There is little doubt that the Sunni Arab regimes of the region understand all this and would love to see the end of Hamas, a branch of the Muslim Brotherhood which is the enemy of them all. The leaders of Egypt, Jordan, Saudi Arabia, the various emirates, Morocco and other countries would be swiftly strung up if Hamas got its way.

That may even apply at this point to Qatar, which is a sort-of patron of Hamas. The peninsular Gulf state is friendly to the Brotherhood and to the troublemaking ayatollahs of Iran, hosts certain exiled leaders of Hamas, plays the intermediary and has happily funneled monies to the group in the past. But its leaders might not necessarily want their brand forever attached to the rejectionist disaster that Hamas represents. Rather they fought to host the World Cup, aim to influence with Al Jazeera, invest billions in Western universities, and want a seat at the table of civilized nations. Qatar’s typical official sounds more like Davos Man than a martyr to jihad.

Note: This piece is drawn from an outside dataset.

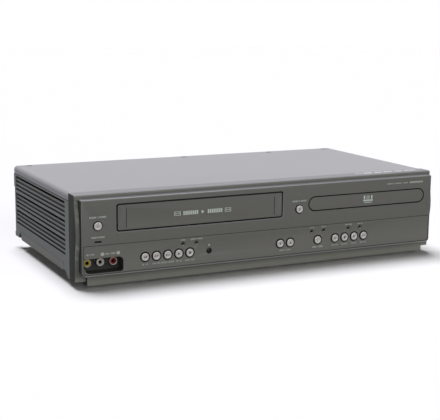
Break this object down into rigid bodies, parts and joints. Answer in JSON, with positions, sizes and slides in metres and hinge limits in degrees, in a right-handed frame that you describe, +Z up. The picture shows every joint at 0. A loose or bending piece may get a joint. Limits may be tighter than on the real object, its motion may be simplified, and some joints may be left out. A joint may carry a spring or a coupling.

So why are the Arab nations ignoring the third scenario in Gaza – which is the only one that makes sense? Why are they not making it completely clear to Hamas that its time is up and it must lay down arms? Why do they not threaten to ensure that the group will receive no more funding from any source that they control if it does not?

If that were the direction of things, Israel – even under the difficult, desperate, and ever-scheming Netanyahu – would probably agree to help unblock the current blockage by agreeing to hand over civilian control of the strip, in one form or another, once it is demilitarized, to a reformed and reinvigorated Palestinian Authority. Make no mistake – Israel opinion will positively howl for it.

Israel would probably also agree to allow the Hamas leadership to leave the strip alive, if a country can be found to accept them. This would be an excellent opportunity for Iran to make itself useful to anyone for the first time in decades.

I understand that the Arab leaders don’t want to hitch their wagon to Netanyahu, who is increasingly toxic even in Israel. And I understand Hamas may still disagree. But there is value to creating pressure. It would impact both Netanyahu and Hamas, who are in a bizarre way the strangest of bedfellows, united in opposition to peace.

Mainly, though, the issue is philosophical. If you think there’s no way Hamas would agree to surrender, consider what that actually says. Its leaders are fanatical but quite possibly not oblivious, and they know they have given Israel no choice; they know Israel is willing to risk mass killing of more Gazans. They cannot prevail militarily. Even the Nazis surrendered. Why hold out at all cost? What is to be gained? How indifferent would you have to be to the suffering of your own people? How evil??

I have an answer. You’d have to be exactly as evil as your supporters on US campuses are stupid. Everyone else, from every corner of the planet, should put aside prognostications and use every conceivable lever to compel a Hamas surrender. Anything else is madness.